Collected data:
= = = = =

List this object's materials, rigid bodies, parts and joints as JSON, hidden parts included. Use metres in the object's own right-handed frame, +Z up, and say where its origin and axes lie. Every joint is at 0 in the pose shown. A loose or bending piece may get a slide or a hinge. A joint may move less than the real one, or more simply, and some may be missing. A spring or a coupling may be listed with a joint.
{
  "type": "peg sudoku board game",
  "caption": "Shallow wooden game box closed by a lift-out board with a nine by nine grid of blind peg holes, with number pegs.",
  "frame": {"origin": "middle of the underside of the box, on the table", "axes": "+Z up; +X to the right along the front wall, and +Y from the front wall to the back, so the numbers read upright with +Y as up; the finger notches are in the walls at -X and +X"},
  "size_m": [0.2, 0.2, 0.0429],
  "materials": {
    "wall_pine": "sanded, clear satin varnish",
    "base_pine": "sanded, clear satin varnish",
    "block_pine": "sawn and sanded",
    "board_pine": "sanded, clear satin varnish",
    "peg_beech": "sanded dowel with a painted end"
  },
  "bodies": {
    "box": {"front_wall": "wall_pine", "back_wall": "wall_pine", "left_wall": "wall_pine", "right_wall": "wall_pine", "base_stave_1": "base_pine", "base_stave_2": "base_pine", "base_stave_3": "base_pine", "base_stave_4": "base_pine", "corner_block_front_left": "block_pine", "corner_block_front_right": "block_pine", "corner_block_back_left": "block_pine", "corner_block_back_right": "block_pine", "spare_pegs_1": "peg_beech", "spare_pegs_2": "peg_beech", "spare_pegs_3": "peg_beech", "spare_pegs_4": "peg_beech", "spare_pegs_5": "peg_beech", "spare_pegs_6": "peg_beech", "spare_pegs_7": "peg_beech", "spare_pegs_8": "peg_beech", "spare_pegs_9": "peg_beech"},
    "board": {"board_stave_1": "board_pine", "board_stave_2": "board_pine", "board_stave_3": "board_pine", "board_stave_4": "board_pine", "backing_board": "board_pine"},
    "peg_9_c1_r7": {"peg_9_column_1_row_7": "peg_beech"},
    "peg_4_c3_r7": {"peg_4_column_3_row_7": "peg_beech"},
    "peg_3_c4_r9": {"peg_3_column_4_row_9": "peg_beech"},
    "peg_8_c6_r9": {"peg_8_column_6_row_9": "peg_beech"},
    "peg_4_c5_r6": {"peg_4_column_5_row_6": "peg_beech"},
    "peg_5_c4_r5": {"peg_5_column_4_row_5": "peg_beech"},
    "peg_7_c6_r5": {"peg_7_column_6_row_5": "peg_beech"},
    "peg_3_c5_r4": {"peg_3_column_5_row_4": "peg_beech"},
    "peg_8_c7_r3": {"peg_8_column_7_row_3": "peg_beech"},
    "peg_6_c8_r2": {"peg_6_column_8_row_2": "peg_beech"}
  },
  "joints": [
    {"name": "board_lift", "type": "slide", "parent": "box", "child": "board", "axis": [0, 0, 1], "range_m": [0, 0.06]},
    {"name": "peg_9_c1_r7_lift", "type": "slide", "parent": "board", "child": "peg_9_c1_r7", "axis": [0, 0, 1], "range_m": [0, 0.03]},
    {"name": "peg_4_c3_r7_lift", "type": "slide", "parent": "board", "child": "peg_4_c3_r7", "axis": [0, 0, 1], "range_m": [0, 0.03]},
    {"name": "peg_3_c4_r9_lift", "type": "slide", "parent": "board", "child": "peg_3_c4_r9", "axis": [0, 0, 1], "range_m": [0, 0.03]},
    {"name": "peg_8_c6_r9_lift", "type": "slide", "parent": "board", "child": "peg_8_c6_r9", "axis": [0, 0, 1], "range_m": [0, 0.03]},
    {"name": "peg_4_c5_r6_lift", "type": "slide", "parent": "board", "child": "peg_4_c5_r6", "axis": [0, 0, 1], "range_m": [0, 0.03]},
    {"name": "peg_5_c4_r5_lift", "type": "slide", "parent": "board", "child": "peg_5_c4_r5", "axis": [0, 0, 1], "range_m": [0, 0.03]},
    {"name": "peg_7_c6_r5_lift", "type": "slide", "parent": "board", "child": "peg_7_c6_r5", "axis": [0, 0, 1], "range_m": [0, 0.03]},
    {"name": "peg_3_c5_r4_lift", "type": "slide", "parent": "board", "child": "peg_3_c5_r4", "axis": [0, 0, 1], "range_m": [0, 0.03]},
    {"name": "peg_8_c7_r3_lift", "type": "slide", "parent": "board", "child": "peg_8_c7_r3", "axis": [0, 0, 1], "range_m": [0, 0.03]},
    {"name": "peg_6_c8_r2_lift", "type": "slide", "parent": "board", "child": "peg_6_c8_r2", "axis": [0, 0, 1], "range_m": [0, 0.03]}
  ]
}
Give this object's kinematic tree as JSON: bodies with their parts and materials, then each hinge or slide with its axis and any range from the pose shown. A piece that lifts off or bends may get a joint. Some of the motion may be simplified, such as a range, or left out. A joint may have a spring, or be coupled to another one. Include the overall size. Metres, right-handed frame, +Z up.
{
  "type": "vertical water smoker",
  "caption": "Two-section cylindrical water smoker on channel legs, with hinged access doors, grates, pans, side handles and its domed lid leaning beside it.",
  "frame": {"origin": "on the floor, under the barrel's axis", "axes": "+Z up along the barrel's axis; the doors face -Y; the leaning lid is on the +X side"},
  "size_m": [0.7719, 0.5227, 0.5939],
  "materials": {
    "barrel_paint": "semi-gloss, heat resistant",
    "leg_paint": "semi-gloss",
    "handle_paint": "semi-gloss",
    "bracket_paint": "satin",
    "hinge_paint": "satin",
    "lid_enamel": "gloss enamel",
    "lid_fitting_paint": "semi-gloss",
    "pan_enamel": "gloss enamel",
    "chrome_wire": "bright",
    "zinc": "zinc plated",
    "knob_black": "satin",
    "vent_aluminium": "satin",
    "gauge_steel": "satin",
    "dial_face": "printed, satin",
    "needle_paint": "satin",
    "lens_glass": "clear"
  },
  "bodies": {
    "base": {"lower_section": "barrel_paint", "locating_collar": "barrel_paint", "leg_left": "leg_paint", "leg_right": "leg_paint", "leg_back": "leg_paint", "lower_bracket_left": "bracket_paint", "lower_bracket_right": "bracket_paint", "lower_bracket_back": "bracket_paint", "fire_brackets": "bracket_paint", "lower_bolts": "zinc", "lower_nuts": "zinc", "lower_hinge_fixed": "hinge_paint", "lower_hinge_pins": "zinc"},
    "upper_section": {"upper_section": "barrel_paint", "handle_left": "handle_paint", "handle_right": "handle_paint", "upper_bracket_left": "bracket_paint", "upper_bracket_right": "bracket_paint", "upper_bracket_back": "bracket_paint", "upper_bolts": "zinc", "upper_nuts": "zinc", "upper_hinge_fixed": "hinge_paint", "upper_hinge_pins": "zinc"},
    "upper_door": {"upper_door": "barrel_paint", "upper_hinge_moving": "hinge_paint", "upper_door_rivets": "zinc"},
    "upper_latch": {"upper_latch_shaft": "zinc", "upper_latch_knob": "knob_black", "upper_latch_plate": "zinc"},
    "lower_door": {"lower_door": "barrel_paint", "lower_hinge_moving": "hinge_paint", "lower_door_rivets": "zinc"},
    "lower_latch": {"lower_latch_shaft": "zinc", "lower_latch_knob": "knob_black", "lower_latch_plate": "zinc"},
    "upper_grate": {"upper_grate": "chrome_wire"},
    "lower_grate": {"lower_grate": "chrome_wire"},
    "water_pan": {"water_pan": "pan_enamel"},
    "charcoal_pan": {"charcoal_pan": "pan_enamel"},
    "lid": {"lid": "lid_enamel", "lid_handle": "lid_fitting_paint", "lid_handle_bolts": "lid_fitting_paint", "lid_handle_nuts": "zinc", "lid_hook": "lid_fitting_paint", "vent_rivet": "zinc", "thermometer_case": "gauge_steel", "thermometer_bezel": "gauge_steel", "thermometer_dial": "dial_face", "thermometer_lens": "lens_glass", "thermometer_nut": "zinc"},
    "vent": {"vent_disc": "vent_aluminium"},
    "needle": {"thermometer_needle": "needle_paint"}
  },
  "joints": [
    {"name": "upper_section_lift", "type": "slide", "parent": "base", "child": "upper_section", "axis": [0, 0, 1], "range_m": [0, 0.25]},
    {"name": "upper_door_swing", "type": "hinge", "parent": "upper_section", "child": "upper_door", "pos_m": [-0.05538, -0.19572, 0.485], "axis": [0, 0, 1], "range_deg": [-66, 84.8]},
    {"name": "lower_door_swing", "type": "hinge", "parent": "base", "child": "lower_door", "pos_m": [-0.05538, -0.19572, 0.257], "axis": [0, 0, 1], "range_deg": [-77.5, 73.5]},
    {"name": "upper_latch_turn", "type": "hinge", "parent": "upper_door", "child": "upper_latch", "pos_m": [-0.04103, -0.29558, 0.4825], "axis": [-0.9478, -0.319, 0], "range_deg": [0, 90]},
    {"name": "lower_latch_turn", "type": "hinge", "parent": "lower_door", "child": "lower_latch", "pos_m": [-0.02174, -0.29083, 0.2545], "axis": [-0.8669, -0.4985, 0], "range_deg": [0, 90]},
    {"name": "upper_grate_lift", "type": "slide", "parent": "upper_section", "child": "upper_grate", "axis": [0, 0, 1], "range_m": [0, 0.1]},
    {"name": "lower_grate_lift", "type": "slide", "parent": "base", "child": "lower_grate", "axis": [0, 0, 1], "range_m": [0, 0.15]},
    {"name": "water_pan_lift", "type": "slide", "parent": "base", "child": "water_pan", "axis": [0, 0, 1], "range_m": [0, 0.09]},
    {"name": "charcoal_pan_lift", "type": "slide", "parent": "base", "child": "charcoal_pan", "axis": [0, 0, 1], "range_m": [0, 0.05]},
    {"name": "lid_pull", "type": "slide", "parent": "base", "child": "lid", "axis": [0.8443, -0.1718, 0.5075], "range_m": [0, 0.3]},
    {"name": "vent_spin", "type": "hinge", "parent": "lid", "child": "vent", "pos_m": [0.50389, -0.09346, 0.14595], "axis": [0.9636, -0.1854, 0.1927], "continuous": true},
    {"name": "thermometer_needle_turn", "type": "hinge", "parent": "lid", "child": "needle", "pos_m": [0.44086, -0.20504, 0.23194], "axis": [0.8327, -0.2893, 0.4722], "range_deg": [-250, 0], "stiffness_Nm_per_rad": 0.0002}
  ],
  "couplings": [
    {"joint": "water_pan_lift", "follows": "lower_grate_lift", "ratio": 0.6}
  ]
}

= = = = =

Leave out every line without the string "origin" and copy the rest.

List this object's materials, rigid bodies, parts and joints as JSON, hidden parts included. Use metres in the object's own right-handed frame, +Z up, and say where its origin and axes lie. Every joint is at 0 in the pose shown. A loose or bending piece may get a slide or a hinge. A joint may move less than the real one, or more simply, and some may be missing. A spring or a coupling may be listed with a joint.
  "frame": {"origin": "middle of the underside of the box, on the table", "axes": "+Z up; +X to the right along the front wall, and +Y from the front wall to the back, so the numbers read upright with +Y as up; the finger notches are in the walls at -X and +X"},
  "frame": {"origin": "on the floor, under the barrel's axis", "axes": "+Z up along the barrel's axis; the doors face -Y; the leaning lid is on the +X side"},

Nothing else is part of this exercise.